Jim: All the effects, really. Visually it does some startling things with stuff like the weapon distortion blasts. It's just beautifully made, in a way that a lot of games just miss. What I thought was odd, actually, was that I loved this but didn't enjoy Hotline Miami, and I wondered if it was because in Teleglitch your death takes longer. You will die, but it's seldom without a tooth-and-claw scrap. And there's a lot of brutal improvisation with bombs and things to get past.
John: I'm exactly the same. I bounced off Hotline Miami as if it were made of spaceballoons. But was instantly hooked by Teleglitch. I feel like Teleglitch wants to be played.
Jim: There was an element of mystery on first play of it, too. I had no idea what to expect. And the game keeps that up.
John: Yes - I'm loving that the crafting is so smoothly implemented, not a fiddly distraction, and then allows me to be better equipped for my mad, scrambling panics.
Jim: Yes, even 3D games struggle to get across such a solid system of exploring, scavenging, and then piecing things together. I suppose it's partly because it's so simple, but it feels like a perfectly conceived system in a way that so few other games manage.
John: As you progress, do you ever get a greater feeling of stability? Even if it's just enough ammo to feel calm for a bit?
Jim: Occasionally. It goes up and down, depending on if you waste resources by screwing up an encounter. But the game's baddies escalate monstrously, and you have to do stuff like build a scanner that shows where ambushes will be, so you can avoid them. I'd say it just gets more and more tense. I can't imagine what the final levels must be like.
John: Excellent!

Jim: It makes me feel weird that I will almost certainly never see those levels, no matter how much I might grind onwards with it. I can't quite understand why I have spent so much time on it, either.
John: That's what I wanted to find out from you. So you've no inkling?
Jim: I think it's a skill mastery thing. I can detect myself getting better at it, and getting a little further each time. But only with sustained play. If I step away for a few weeks I have to relearn much of it. Often these days I have no patience for games that are wantonly difficult, so there must be something about the specific experience of the ones that grab me, some sweet spot of challenge and atmosphere. A challenge I want to best, an atmosphere I want to soak in.
John: For me, it masters something that so few games ever get right: when I fail, it's all on me. And that, for me, is the incentive to keep going. When a game unfairly kills me I tend to think, "Right, I'm done." But when I know it was my floundering fingers, I want to better that.
Jim: Yes, I think that's down to the devs getting randomised content just right. They can't rely on the player learning "this is where the ninja ambuses me" to get past a difficulty spike, so the fights have to be manageable with the tools the player has.
John: I really do wish that could be the case for more games - to take away the option for developers to think that we can rehearse a sequence before passing it.

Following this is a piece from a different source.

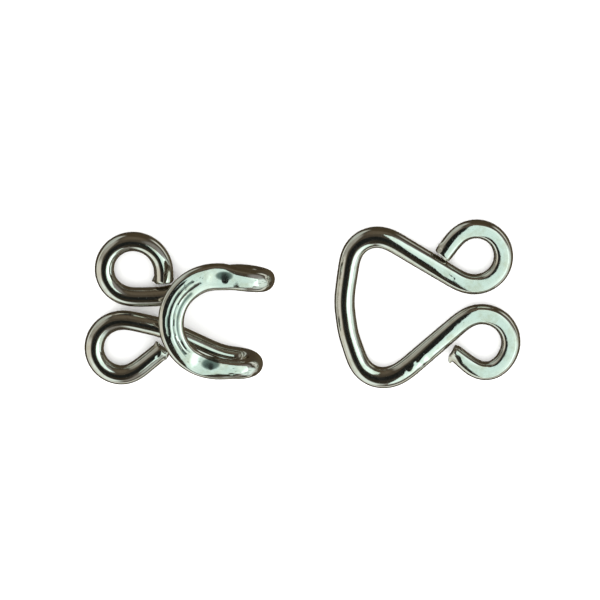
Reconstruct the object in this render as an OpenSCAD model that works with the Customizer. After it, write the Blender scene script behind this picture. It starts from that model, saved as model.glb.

Jim: Yeah, it's bizarre, but I suppose inevitable given how people have ended up designing game as a necessary series of events. Blame Half-Life! Returning to Teleglitch, though, I think this proves yet again that games made with incredibly limited assets and resources can be just as compelling as anything made by giant studios. The realism wars are long over, I suppose, but games like this are just kicking the perfectly textured corpse As much as I think a lot of people will be put off by the roguelike brutality of Teleglitch, i can't help but recommend everyone play it
John: It's so odd, switching out of Papers Please to have this chat, wanting to go back to Teleglitch, and really not having considered that the graphics are lofi in the first place. I'm a massive gamewimp, but the brutality has only made me like it more. So I'd say the same, emphasising that if you're usually put off by such things, this is the one to give a go anyway.

Teleglitch has been out for absolutely ages.